Because of the shockingly accurate places I stood in several places from 30 to 5 minutes before it happened, it’s actually so freaky how close I was to being dead or injured. I mean super freaky….like it was a divine message I absolutely had to pay attention to. At that time I was going through the motions at work, about to pursue a licensing and career path I had no passion for but seemed the next logical thing to do and all my peers were doing it. After realizing how close to death I had just been, the idea of spending 2 months of my life studying was 2 months I didn’t have to spend on anything I didn’t feel an absolute passion for.

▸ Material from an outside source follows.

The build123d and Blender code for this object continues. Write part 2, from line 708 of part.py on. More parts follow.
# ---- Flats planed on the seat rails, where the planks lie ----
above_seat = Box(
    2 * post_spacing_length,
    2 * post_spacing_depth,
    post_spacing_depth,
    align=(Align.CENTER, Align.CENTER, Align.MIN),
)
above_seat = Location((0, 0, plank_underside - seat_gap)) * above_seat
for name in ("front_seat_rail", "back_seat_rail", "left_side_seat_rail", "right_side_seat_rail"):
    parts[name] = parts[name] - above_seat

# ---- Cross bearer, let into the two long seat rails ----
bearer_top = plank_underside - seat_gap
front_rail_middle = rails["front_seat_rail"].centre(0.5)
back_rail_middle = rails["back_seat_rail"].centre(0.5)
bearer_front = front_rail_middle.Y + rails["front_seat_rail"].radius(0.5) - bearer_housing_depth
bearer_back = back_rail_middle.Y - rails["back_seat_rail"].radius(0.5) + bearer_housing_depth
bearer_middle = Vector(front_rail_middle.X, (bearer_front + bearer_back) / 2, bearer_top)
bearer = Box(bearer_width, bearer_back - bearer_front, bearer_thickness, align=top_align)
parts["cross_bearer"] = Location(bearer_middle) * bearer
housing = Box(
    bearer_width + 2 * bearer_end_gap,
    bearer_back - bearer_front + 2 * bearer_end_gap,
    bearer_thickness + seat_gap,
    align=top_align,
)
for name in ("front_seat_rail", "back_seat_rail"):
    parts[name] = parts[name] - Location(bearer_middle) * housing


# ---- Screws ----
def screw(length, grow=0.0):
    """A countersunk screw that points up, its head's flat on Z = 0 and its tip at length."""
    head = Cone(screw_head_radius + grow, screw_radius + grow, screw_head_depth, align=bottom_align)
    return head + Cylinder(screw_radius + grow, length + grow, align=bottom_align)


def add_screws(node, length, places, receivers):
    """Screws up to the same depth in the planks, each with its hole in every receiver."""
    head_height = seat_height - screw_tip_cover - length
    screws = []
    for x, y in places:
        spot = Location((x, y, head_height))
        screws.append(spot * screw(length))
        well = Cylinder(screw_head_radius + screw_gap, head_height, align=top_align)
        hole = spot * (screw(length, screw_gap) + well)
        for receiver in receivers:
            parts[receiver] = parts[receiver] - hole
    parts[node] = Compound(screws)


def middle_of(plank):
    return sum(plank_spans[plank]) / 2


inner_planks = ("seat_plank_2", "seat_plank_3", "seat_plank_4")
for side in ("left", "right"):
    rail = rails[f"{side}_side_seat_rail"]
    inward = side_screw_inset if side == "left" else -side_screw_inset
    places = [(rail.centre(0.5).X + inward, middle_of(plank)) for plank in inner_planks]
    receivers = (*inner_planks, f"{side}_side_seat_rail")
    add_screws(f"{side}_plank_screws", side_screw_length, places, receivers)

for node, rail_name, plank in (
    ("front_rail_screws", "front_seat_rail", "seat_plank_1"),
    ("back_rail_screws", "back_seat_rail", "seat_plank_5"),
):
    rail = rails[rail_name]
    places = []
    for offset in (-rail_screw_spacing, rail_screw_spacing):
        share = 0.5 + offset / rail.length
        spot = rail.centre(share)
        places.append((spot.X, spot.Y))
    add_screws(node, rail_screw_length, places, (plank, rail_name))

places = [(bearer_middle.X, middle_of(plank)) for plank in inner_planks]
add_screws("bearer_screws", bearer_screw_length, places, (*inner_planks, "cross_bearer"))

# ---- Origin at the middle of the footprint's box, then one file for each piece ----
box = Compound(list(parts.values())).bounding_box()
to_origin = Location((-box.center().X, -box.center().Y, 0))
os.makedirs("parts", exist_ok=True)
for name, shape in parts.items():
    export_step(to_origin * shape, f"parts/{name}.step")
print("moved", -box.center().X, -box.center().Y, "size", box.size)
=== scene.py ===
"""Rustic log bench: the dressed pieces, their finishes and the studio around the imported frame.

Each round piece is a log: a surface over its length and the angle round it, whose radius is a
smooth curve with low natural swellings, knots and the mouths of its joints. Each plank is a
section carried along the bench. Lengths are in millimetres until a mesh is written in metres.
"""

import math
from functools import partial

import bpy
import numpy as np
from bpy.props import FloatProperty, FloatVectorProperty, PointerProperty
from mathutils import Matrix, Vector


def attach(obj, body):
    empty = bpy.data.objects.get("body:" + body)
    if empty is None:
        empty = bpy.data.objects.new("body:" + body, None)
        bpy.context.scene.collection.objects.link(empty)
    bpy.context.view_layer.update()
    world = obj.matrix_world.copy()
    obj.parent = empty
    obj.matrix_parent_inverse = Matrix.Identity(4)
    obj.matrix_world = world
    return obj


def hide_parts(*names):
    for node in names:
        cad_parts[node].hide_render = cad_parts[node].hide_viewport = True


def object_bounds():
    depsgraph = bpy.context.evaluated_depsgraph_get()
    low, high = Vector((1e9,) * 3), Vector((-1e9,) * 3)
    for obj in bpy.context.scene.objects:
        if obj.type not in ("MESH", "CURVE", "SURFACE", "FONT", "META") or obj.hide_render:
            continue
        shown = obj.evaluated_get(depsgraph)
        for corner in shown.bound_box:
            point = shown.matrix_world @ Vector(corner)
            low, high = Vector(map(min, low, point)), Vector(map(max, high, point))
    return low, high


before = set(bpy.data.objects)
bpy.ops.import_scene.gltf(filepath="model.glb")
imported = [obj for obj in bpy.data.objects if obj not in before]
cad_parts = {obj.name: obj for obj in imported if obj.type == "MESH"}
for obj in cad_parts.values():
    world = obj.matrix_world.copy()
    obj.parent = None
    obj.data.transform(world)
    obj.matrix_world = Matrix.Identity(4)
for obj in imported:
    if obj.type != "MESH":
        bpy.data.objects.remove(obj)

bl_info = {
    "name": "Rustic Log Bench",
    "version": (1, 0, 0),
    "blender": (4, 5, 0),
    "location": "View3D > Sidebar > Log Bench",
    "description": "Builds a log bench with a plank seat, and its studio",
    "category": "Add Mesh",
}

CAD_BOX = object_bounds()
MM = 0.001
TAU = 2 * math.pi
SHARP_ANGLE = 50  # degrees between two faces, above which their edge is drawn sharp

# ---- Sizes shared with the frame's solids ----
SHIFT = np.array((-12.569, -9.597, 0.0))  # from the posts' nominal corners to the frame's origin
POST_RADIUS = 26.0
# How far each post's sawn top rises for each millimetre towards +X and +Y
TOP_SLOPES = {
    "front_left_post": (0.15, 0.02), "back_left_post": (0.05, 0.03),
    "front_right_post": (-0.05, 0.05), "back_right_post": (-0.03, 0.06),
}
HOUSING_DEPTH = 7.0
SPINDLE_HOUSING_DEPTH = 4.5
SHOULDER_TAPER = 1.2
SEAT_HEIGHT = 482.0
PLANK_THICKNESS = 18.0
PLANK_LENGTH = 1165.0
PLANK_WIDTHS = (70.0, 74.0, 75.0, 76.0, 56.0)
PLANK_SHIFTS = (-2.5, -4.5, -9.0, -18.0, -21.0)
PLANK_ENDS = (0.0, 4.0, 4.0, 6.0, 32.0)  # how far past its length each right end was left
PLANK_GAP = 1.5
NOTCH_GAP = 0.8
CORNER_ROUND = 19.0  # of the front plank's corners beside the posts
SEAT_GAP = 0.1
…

Instead, I went for a Masters of Science at BU and got accepted which was a truly joyous day. I was really proud of myself and excited to get started. Also on my ankle is the Latin phrase “Felix culpa” which can be interpreted as happy accident or fortunate misfortune which, to me, means that no matter what horrible things may happen to you in life, you have to find an upside or a goal or something to make it meaningful. I couldn’t just acknowledge 3 deaths and go back to my life the way it had been before 2:52 pm on 4/15. I got a second chance at life and I put a permanent reminder on myself that I would see every day to hold myself accountable. For all the people who like to label me a pessimist simply because I consider all possible outcomes as part of my decision process, I can think of nothing more optimistic than looking at my life as a gift and every decision I make has to be something which makes my life a higher quality and that I only pursue that which means something to me or my loved ones.

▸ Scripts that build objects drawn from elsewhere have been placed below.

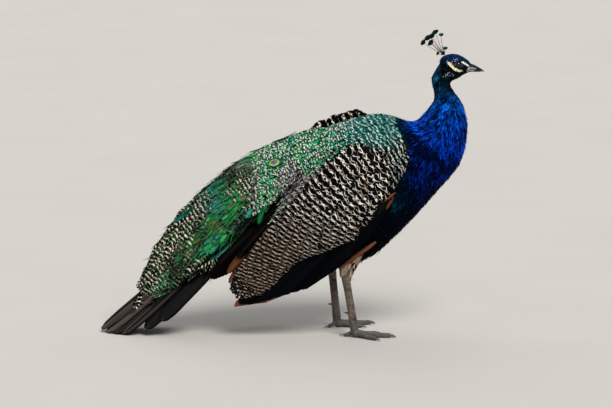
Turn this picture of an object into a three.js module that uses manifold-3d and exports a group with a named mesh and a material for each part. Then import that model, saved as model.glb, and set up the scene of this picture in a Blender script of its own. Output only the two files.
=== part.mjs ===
// An adult male Indian peafowl, life size, standing at rest with its neck up and its train
// and tail sloping down behind it to the floor.
// Millimetres, +Z up, bill towards +X, the bird's right side towards -Y.
// Body, neck, wings, train and feathers are all one kind of shape: a cylinder bent so that
// its sections run between two edges, or along a centre line. manifold-3d joins and cuts.
import * as THREE from 'three';
import { mergeVertices } from 'three/addons/utils/BufferGeometryUtils.js';
import Module from 'manifold-3d';

const wasm = await Module();
wasm.setup();

// ---- Driving dimensions ----
const GAP = 0.35; // clearance between neighbouring pieces
const SLACK = 0.1; // how far a face may move when a cut's slivers are merged
const BODY_AROUND = 16; // facets round the trunk and neck
const EYE_RADIUS = 6.2;
const EYE_PLACE = { x: 225, y: 12.6, z: 569.4 };
const CREST_ROOT = { x: 196, z: 585 };
const CREST_PLUMES = 7; // in the main fan
const CREST_LENGTH = 50;
const CREST_SHAFT = 0.5; // half thickness
const TAIL_FEATHERS = 6; // on each side
const TAIL_HALF_WIDTH = 19; // of one tail feather
const TAIL_TIP_HEIGHT = 0.6; // of the longest feathers' centre lines
const TOES = [ // forward turn in degrees, length without the claw, half thickness
  { name: 'inner', turn: 34, reach: 50, half: 4.6 },
  { name: 'middle', turn: 0, reach: 72, half: 5.2 },
  { name: 'outer', turn: -36, reach: 54, half: 4.6 },
  { name: 'hind', turn: 168, reach: 24, half: 3.8 },
];
const CLAW_LENGTH = 13;
const SPUR_LENGTH = 10;
const LEGS = { // where each foot stands and how far its middle toe turns out
  R: { side: -1, footX: 10, footY: 60, hockX: -13, toeOut: 4 },
  L: { side: 1, footX: -26, footY: 50, hockX: -40, toeOut: 20 },
};
const HOCK_HEIGHT = 152;
const SOLE = 10; // height of the toes' centre line where they leave the leg

// ---- Finishes ----
const finish = (color, roughness, metalness = 0) =>
  new THREE.MeshStandardMaterial({ color, roughness, metalness });
const BLUE = finish(0x123fae, 0.45, 0.3);
const DARK_GREEN = finish(0x0c2a2c, 0.5, 0.2);
const GREEN = finish(0x1f7a55, 0.5, 0.3);
const BARRED = finish(0x8a7f70, 0.75);
const BLACK = finish(0x0b0f16, 0.5, 0.1);
const CHESTNUT = finish(0xa5562e, 0.7);
const BROWN = finish(0x3a302c, 0.7);
const BUFF = finish(0xb49b7c, 0.85);
const HORN = finish(0x8d8880, 0.45);
const LEG_SKIN = finish(0x6f675f, 0.65);
const EYE = finish(0x1a0f0a, 0.1);
const CREST = finish(0x0d3f4a, 0.5, 0.3);

// ---- Bent cylinders ----
const vec = (x, y, z) => new THREE.Vector3(x, y, z);
const curve = (points) => new THREE.CatmullRomCurve3(points, false, 'centripetal');
const lineOf = (values) => curve(values.map((v, i) => vec(i, v, 0)));
const valueAt = (line, t) => line.getPoint(t).y;

// Sections from a lower edge to an upper edge, half a thickness each way.
// fall above 0 puts the widest part low, as in a roof, and below 0 high.
function between(rows, fall = 0) {
  const upper = curve(rows.map((r) => vec(...r.upper)));
  const lower = curve(rows.map((r) => vec(...r.lower)));
  const half = lineOf(rows.map((r) => r.half));
  const middle = (t) => upper.getPoint(t).add(lower.getPoint(t)).multiplyScalar(0.5);
  return (t) => {
    const top = upper.getPoint(t);
    const low = lower.getPoint(t);
    const step = 1e-3;
    const ahead = middle(Math.min(1, t + step)).sub(middle(Math.max(0, t - step)));
    const rise = top.clone().sub(low);
    return {
      centre: middle(t),
      up: rise.clone().normalize(),
      side: ahead.normalize().cross(rise.clone().normalize()).normalize(),
      tall: rise.length() / 2,
      wide: valueAt(half, t),
      fall,
    };
  };
}

// Sections square to a centre line: tall along up, wide across it.
function along(points, talls, wides, up) {
  const centre = curve(points);
  const tall = lineOf(talls);
  const wide = lineOf(wides);
  return (t) => {
    const ahead = centre.getTangent(t);
    const side = ahead.clone().cross(up).normalize();
    return {
      centre: centre.getPoint(t),
      up: side.clone().cross(ahead).normalize(),
      side,
      tall: valueAt(tall, t),
      wide: valueAt(wide, t),
      fall: 0,
    };
  };
}

// How much the widest part of a section with this fall outgrows its middle.
function widest(fall) {
  let most = 1;
  for (let sine = -1; sine <= 1; sine += 0.05) {
    most = Math.max(most, Math.sqrt(1 - sine * sine) * (1 - fall * sine));
  }
  return most;
}

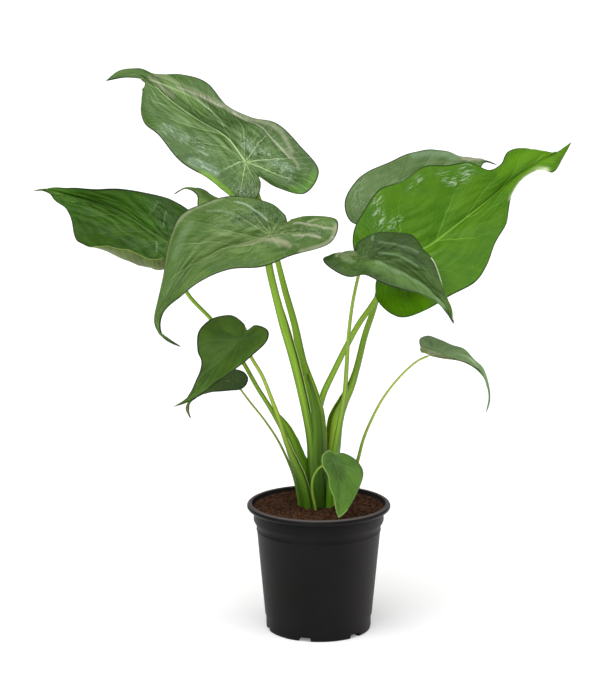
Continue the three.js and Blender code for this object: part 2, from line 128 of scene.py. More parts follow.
# Blades: swell, waves and puckers, and a seed for the unevenness of each half
SEEDS = {"left": 7.0, "right": 31.0}
SWELL_LIMIT = 1.7
WAVE_ROWS = 0.8
WAVE_ACROSS = 1.3
WAVE_HEIGHT = 1.6
PUCKER_STEP = 9
PUCKER_VEINS = 1.3
PUCKER_START = (4, 14)
PUCKER_REACH = 80
MARK_CORE = 0.15

# Stalks
STALK_SIDES = 20
STALK_STEP = 5
STALK_MARKS = 200
ROUTE_STEP = 0.004
MAP_LENGTH = 100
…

I don’t come from a tattoo family or background. I am from an upper middle class origin where people didn’t get tattoos and it hadn’t become the “hipster” or millennial thing to do yet. They all have them just because. Lots of butterflies, hearts, yoga symbols and rainbows which mean next to nothing. I was the first in my family to do it. My mother was unhappy about it. At least my siblings each got one too. For me, though, I live my life a little more balls out than most and I feel it’s important to mark my “stories” on my body in places (with the exception of one) where they are only really seen intimately by people I might actually care to share those stories with. It’s permanent because these stories are what make me who I am. They are permanently imprinted in my brain, my DNA. I am proud of them, even the dark sides of them which have made me stronger and more clear on how I see the world around me. Plus, when you are in as much emotional pain as I sometimes am, the steady pace and pain of a tattoo needle refocuses and kind of “numbs” the pain in your head by getting you to focus solely on the repetitive sting and rhythm of the tattoo needle. It’s a very different kind of release which doesn’t bother me that much.

Number 5….will happen this year or next. I am just deciding on the exact way I want it done and waiting until I get my credit card paid down better.